Up to 3,000 refugees, migrants expected a day in Macedonia
Up to 3,000 migrants are expected to cross into Macedonia every day in the coming months, most of them refugees fleeing war, particularly from Syria, the United Nations said on Tuesday.

Member states of the European Union must share the burden by establishing "equitable re-distribution" of desperate families seeking asylum in the bloc, the U.N. refugee agency said.

Nearly 300,000 people have crossed the Mediterranean this year, including nearly 181,500 in Greece and 108,500 in Italy, according to the U.N. High Commissioner for Refugees (UNHCR).

Some 10,000 refugees and migrants crossed into Macedonia from Greece amid chaotic scenes last weekend, it said. About 30 percent are women and children, UNICEF said.

"They are coming in large groups of 300 to 400 people and then traveling onwards by train or bus to Serbia. We are anticipating that this influx and this route is going to continue at the rate of up to 3,000 people per day," UNHCR spokeswoman Melissa Fleming told a news briefing.

"We do not see any end to the flow of people to come in the coming months, where there's good weather and people can continue to cross the Mediterranean," she said. In 2014, boats set out from Libya and Turkey through November.

Finland shelves decisions on Iraqi and Somali asylum claims
HELSINKI (Reuters) - Finland said on Wednesday it has suspended decision-making on asylum claims by Iraqis and Somalis while it continues to assess the security situation in the two countries.

The Finnish Immigration Service said it might tighten guidelines for granting people asylum after the assessment is completed within a couple of weeks, indicating that some claims may not be based on genuine fear of war or persecution.

The suspension concerns only some tens of asylum seekers whose claim would have been decided now, said Jaana Vuorio, the head of the Nordic country's immigration service.

Finland has in recent weeks experienced a growing influx of asylum seekers coming over the land border at Tornio, near the Arctic Circle, after a long journey through Sweden.

Around 17,000 asylum seekers have reached Finland this year, among hundreds of thousands who have streamed into Europe from the Middle East, Africa and Asia.
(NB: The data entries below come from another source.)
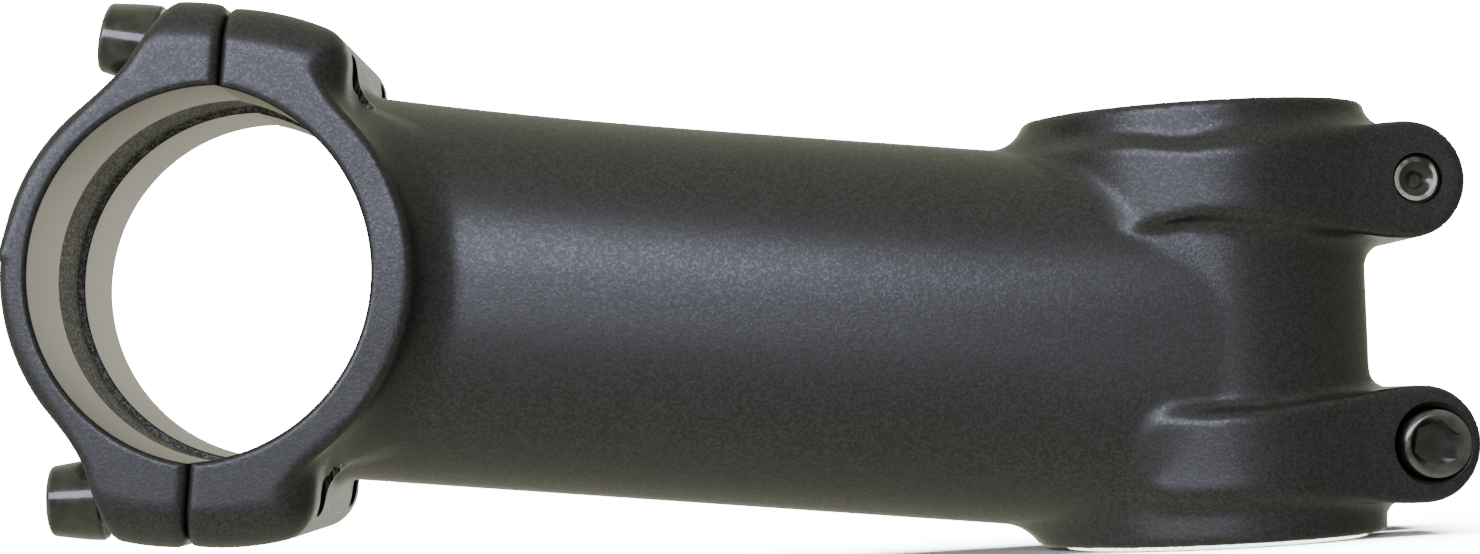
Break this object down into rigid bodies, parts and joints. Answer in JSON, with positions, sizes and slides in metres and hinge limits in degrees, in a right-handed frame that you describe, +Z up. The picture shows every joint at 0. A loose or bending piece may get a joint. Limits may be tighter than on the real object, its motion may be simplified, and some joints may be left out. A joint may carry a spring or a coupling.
{
  "type": "handlebar stem",
  "caption": "Threadless bicycle stem: hollow forged extension with a slotted steerer collar, and a bar clamp closed by a bolted faceplate.",
  "frame": {"origin": "centre of the collar's lower face, on the steerer axis", "axes": "+Z up the steerer axis, +X forward towards the handlebar, +Y to the rider's left; the extension rises 7 degrees towards +X"},
  "size_m": [0.1383, 0.042, 0.0565],
  "materials": {
    "satin_black": "satin",
    "black_steel": "gloss"
  },
  "bodies": {
    "stem_body": {"stem_body": "satin_black"},
    "faceplate": {"faceplate": "satin_black"},
    "faceplate_bolt_upper_near": {"faceplate_bolt_upper_near": "black_steel"},
    "faceplate_bolt_upper_far": {"faceplate_bolt_upper_far": "black_steel"},
    "faceplate_bolt_lower_near": {"faceplate_bolt_lower_near": "black_steel"},
    "faceplate_bolt_lower_far": {"faceplate_bolt_lower_far": "black_steel"},
    "pinch_bolt_upper": {"pinch_bolt_upper": "black_steel"},
    "pinch_bolt_lower": {"pinch_bolt_lower": "black_steel"}
  },
  "joints": [
    {"name": "faceplate_slide", "type": "slide", "parent": "stem_body", "child": "faceplate", "axis": [0.9925, 0, 0.1219], "range_m": [0, 0.0034]},
    {"name": "faceplate_bolt_upper_near_turn", "type": "hinge", "parent": "faceplate", "child": "faceplate_bolt_upper_near", "pos_m": [0.09923, 0.013, 0.05224], "axis": [0.9744, 0, 0.225], "range_deg": [0, 1531]},
    {"name": "faceplate_bolt_upper_far_turn", "type": "hinge", "parent": "faceplate", "child": "faceplate_bolt_upper_far", "pos_m": [0.09923, -0.013, 0.05224], "axis": [0.9744, 0, 0.225], "range_deg": [0, 1531]},
    {"name": "faceplate_bolt_lower_near_turn", "type": "hinge", "parent": "faceplate", "child": "faceplate_bolt_lower_near", "pos_m": [0.10604, 0.013, 0.00986], "axis": [0.9998, 0, 0.0175], "range_deg": [0, 1531]},
    {"name": "faceplate_bolt_lower_far_turn", "type": "hinge", "parent": "faceplate", "child": "faceplate_bolt_lower_far", "pos_m": [0.10604, -0.013, 0.00986], "axis": [0.9998, 0, 0.0175], "range_deg": [0, 1531]},
    {"name": "pinch_bolt_upper_slide", "type": "slide", "parent": "stem_body", "child": "pinch_bolt_upper", "axis": [0, -1, 0], "range_m": [0, 0.022]},
    {"name": "pinch_bolt_lower_slide", "type": "slide", "parent": "stem_body", "child": "pinch_bolt_lower", "axis": [0, 1, 0], "range_m": [0, 0.022]}
  ],
  "couplings": [
    {"joint": "faceplate_bolt_upper_near_turn", "follows": "faceplate_slide", "rad_per_m": 7854},
    {"joint": "faceplate_bolt_upper_far_turn", "follows": "faceplate_slide", "rad_per_m": 7854},
    {"joint": "faceplate_bolt_lower_near_turn", "follows": "faceplate_slide", "rad_per_m": 7854},
    {"joint": "faceplate_bolt_lower_far_turn", "follows": "faceplate_slide", "rad_per_m": 7854}
  ]
}
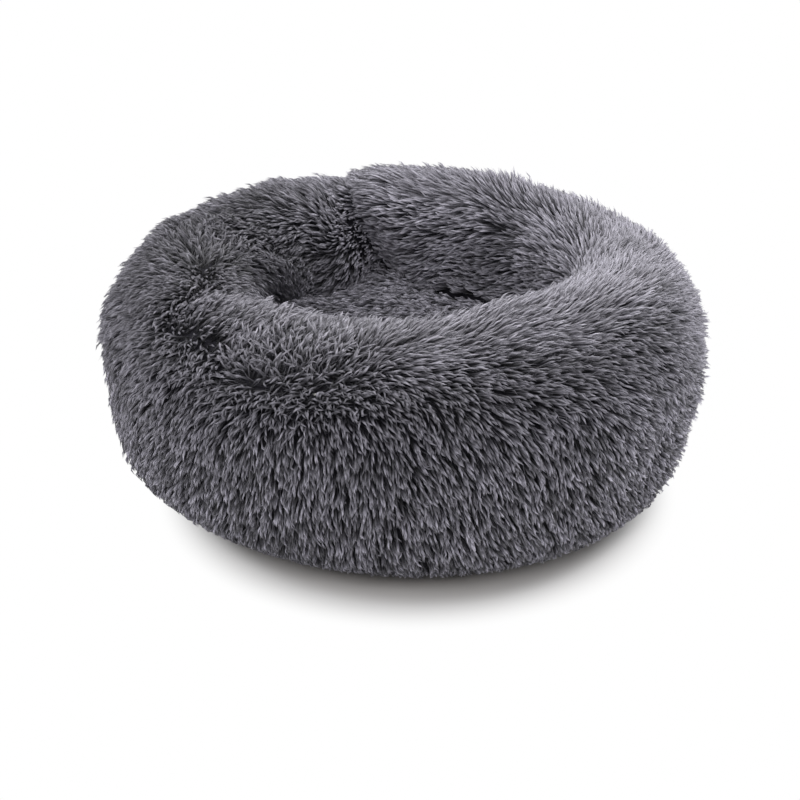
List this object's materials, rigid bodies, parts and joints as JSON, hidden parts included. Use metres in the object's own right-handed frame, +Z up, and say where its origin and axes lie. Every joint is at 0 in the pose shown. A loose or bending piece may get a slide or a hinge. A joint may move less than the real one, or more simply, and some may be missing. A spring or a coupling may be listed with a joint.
{
  "type": "donut pet bed",
  "caption": "Round pet bed: an overstuffed ring of long plush round a stuffed sleeping cushion, sewn to a base cloth with grip dots.",
  "frame": {"origin": "middle of the bed's footprint, on the floor under the grip dots", "axes": "+Z up; -Y is the front, where the picture was taken from; +X is the right side seen from the front"},
  "size_m": [0.4964, 0.4856, 0.2059],
  "materials": {
    "long_plush": "matte",
    "stuffing_fibre": "matte",
    "base_fabric": "matte"
  },
  "bodies": {
    "root": {"outer_strip": "long_plush", "inner_strip": "long_plush", "ring_fill": "stuffing_fibre", "cushion_cover": "long_plush", "cushion_fill": "stuffing_fibre", "base_cloth": "base_fabric"}
  },
  "joints": []
}
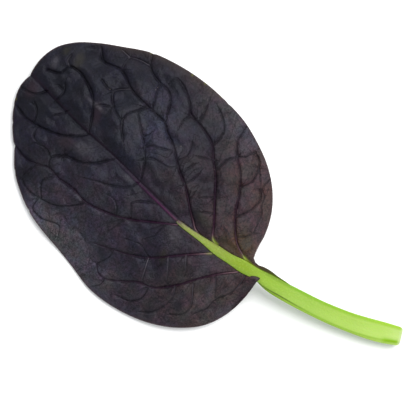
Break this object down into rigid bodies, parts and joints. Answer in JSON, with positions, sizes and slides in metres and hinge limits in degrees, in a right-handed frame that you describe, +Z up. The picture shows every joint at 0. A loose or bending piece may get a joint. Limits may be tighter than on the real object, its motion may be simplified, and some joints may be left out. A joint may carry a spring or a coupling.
{
  "type": "purple bok choy leaf",
  "caption": "Single dark purple bok choy leaf with a puckered oval blade and a bright green cut stalk, lying face up.",
  "frame": {"origin": "point on the surface that the leaf lies on, under the middle of its outline", "axes": "+Y along the leaf from the stalk's cut end to the tip, +Z up out of the upper face"},
  "size_m": [0.0618, 0.1216, 0.0093],
  "materials": {
    "leaf_blade": "satin, dark purple-black",
    "leaf_stalk": "moist and slightly glossy, yellow-green"
  },
  "bodies": {
    "root": {"leaf_blade": "leaf_blade", "leaf_stalk": "leaf_stalk"}
  },
  "joints": []
}
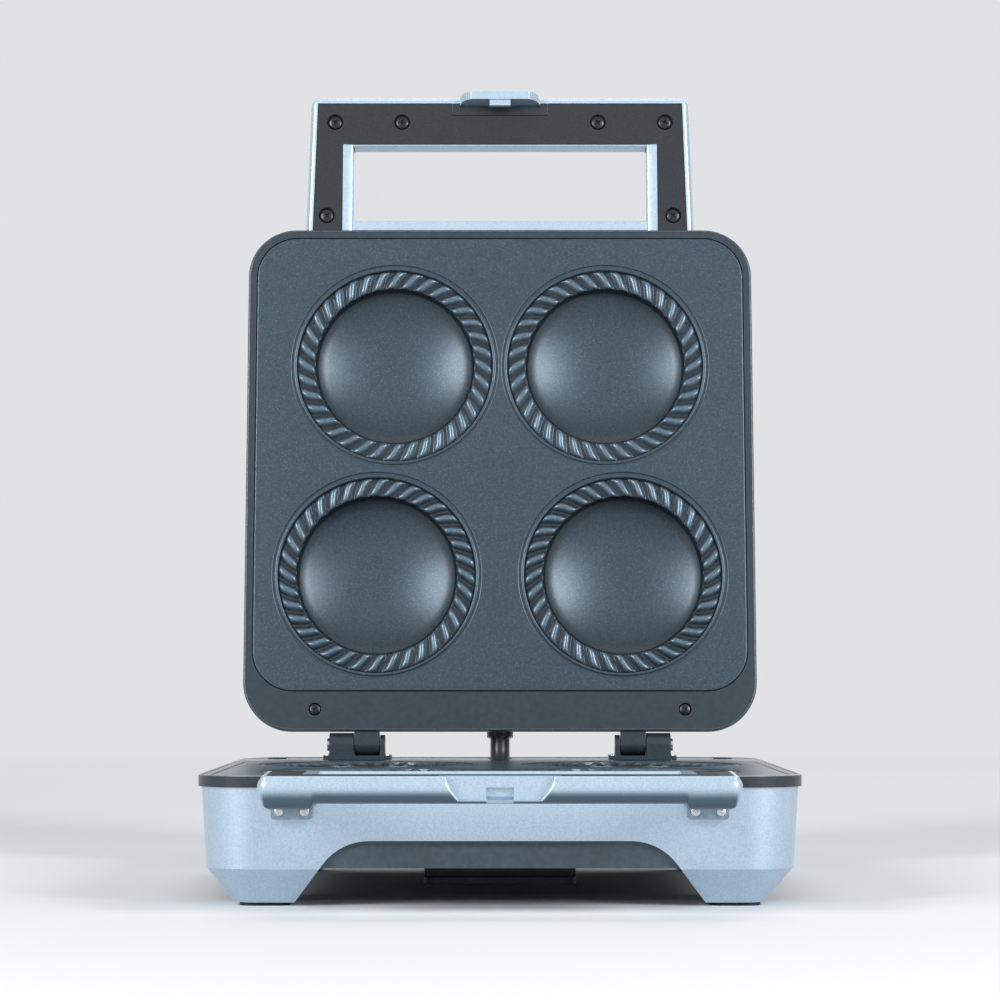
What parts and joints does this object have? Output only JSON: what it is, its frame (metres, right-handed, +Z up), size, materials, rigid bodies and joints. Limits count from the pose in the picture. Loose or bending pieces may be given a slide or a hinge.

Of those now in Finland, 69 percent came from Iraq and 10 percent from Somalia. Last year, a total of 3,600 came to Finland.

Swimming to Europe: Syrians race to beat winter
IDOMENI, Greece (AP) — Relief agencies have set up a tent city at Greece's border with Macedonia to cope with the growing number of migrants trying to reach central Europe ahead of winter — with some resorting to extreme measures to complete the journey.

The facilities that have been set up over the past week have a capacity of 1,000 to serve one of the busiest bottlenecks in the country, near the Greek border town of Idomeni.

Syrian English literature student Hussam Jaban, 21, told The Associated Press he swam to a Greek island from the Turkish coast to avoid paying smugglers and keep enough money for the mainland journey through Europe.

"There were 13 of us and we all made it," Jaban said, moments before crossing into Macedonia on foot. "We had a small inflatable boat for a three-year-old child and we pushed it along."

Jaban said it took him four hours to swim from the small Turkish resort of Kas to the eastern Greek island of Castellorizo.

The numbers of migrants arriving to Greece's islands exploded over the summer months, with more than 5,000 people per day making the Aegean Sea journey so far in September, according to the United Nations Refugee Agency, UNHCR.

About 70 percent of the arrivals are from Syria and most continue their journey through Macedonia, Serbia, Croatia and Hungary toward more prosperous northern European nations.

In the past 24 hours, some 4,500 people arrived at the Idomeni crossing, most of them by bus from Athens, Greek police said.

Italian police clear migrant tent camp on French border
Italian police have cleared a makeshift migrant encampment near the French border. The camp in Ventimiglia was formed after France in June set up border checks to prevent onward movement of migrants.

The camp was cleared early Wednesday as some migrants gathered along the seaside and protested, with one banner reading "We want freedom to cross the border."

Some 50 migrants - mostly from Africa - and activists remained by the time the police arrived. Many others in the camp that holds up to 250 people had left following a police warning on Tuesday.

"They have to move, I'm not sure at the moment where they'll be taken... but this situation could not go on. We understand why they are protesting but the camp was illegal," Ventimiglia Mayor Enrico Ioculano told Italian media.

A police spokesperson said the camp was being cleared because the migrants were using electricity and water without paying.